## TASK TO COMPLETE
The exercise asks for every line of the data to be reproduced exactly.

##### SUPPLIED INFORMATION #####

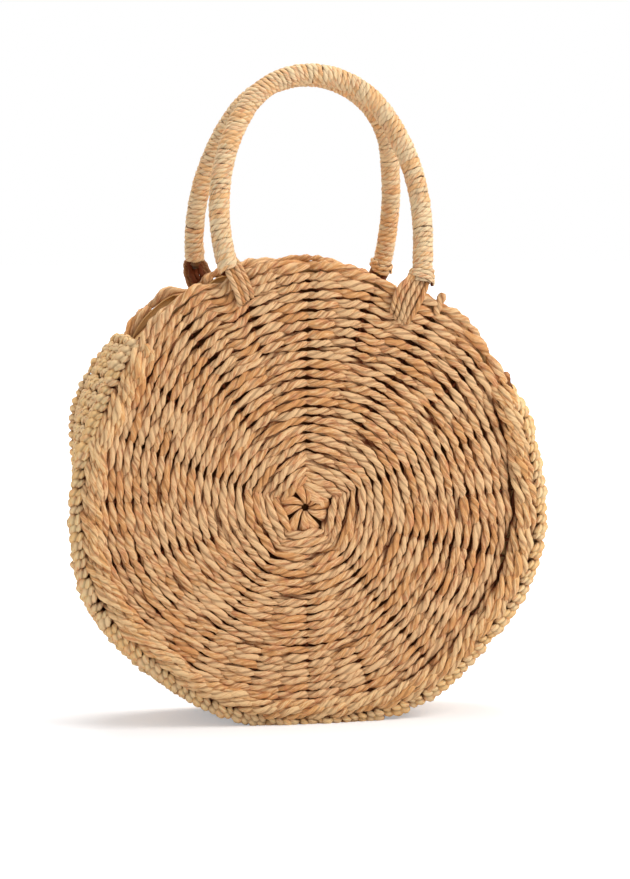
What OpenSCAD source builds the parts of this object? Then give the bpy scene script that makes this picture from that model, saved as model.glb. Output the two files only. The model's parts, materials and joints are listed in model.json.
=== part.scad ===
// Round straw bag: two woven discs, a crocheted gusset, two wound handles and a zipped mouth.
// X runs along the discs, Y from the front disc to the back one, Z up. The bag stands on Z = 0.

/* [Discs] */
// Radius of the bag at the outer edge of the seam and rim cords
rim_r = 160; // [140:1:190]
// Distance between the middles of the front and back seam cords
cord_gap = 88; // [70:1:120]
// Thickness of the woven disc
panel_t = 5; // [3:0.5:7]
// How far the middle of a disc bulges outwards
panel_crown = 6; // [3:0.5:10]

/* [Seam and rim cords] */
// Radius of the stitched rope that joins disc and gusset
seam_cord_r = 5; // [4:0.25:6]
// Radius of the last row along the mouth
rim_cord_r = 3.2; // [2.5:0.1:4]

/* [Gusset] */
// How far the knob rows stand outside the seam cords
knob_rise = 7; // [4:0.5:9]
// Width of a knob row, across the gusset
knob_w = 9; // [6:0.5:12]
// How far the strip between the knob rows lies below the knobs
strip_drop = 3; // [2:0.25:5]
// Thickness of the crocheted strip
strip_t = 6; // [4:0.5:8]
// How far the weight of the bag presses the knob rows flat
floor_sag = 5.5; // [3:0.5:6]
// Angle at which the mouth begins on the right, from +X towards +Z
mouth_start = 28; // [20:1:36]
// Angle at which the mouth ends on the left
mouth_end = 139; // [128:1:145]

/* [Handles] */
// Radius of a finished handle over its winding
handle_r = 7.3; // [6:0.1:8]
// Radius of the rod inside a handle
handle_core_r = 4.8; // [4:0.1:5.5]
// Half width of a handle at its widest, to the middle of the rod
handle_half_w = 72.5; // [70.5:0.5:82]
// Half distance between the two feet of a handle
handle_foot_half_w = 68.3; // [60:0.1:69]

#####

## ANSWER BELOW
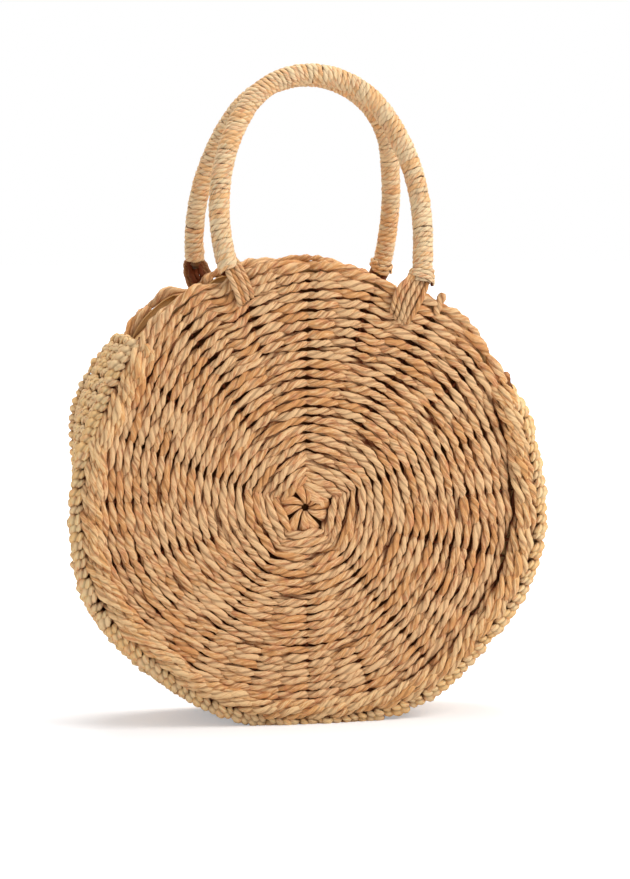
What OpenSCAD source builds the parts of this object? Then give the bpy scene script that makes this picture from that model, saved as model.glb. Output the two files only. The model's parts, materials and joints are listed in model.json.
=== part.scad ===
// Round straw bag: two woven discs, a crocheted gusset, two wound handles and a zipped mouth.
// X runs along the discs, Y from the front disc to the back one, Z up. The bag stands on Z = 0.

/* [Discs] */
// Radius of the bag at the outer edge of the seam and rim cords
rim_r = 160; // [140:1:190]
// Distance between the middles of the front and back seam cords
cord_gap = 88; // [70:1:120]
// Thickness of the woven disc
panel_t = 5; // [3:0.5:7]
// How far the middle of a disc bulges outwards
panel_crown = 6; // [3:0.5:10]

/* [Seam and rim cords] */
// Radius of the stitched rope that joins disc and gusset
seam_cord_r = 5; // [4:0.25:6]
// Radius of the last row along the mouth
rim_cord_r = 3.2; // [2.5:0.1:4]

/* [Gusset] */
// How far the knob rows stand outside the seam cords
knob_rise = 7; // [4:0.5:9]
// Width of a knob row, across the gusset
knob_w = 9; // [6:0.5:12]
// How far the strip between the knob rows lies below the knobs
strip_drop = 3; // [2:0.25:5]
// Thickness of the crocheted strip
strip_t = 6; // [4:0.5:8]
// How far the weight of the bag presses the knob rows flat
floor_sag = 5.5; // [3:0.5:6]
// Angle at which the mouth begins on the right, from +X towards +Z
mouth_start = 28; // [20:1:36]
// Angle at which the mouth ends on the left
mouth_end = 139; // [128:1:145]

/* [Handles] */
// Radius of a finished handle over its winding
handle_r = 7.3; // [6:0.1:8]
// Radius of the rod inside a handle
handle_core_r = 4.8; // [4:0.1:5.5]
// Half width of a handle at its widest, to the middle of the rod
handle_half_w = 72.5; // [70.5:0.5:82]
// Half distance between the two feet of a handle
handle_foot_half_w = 68.3; // [60:0.1:69]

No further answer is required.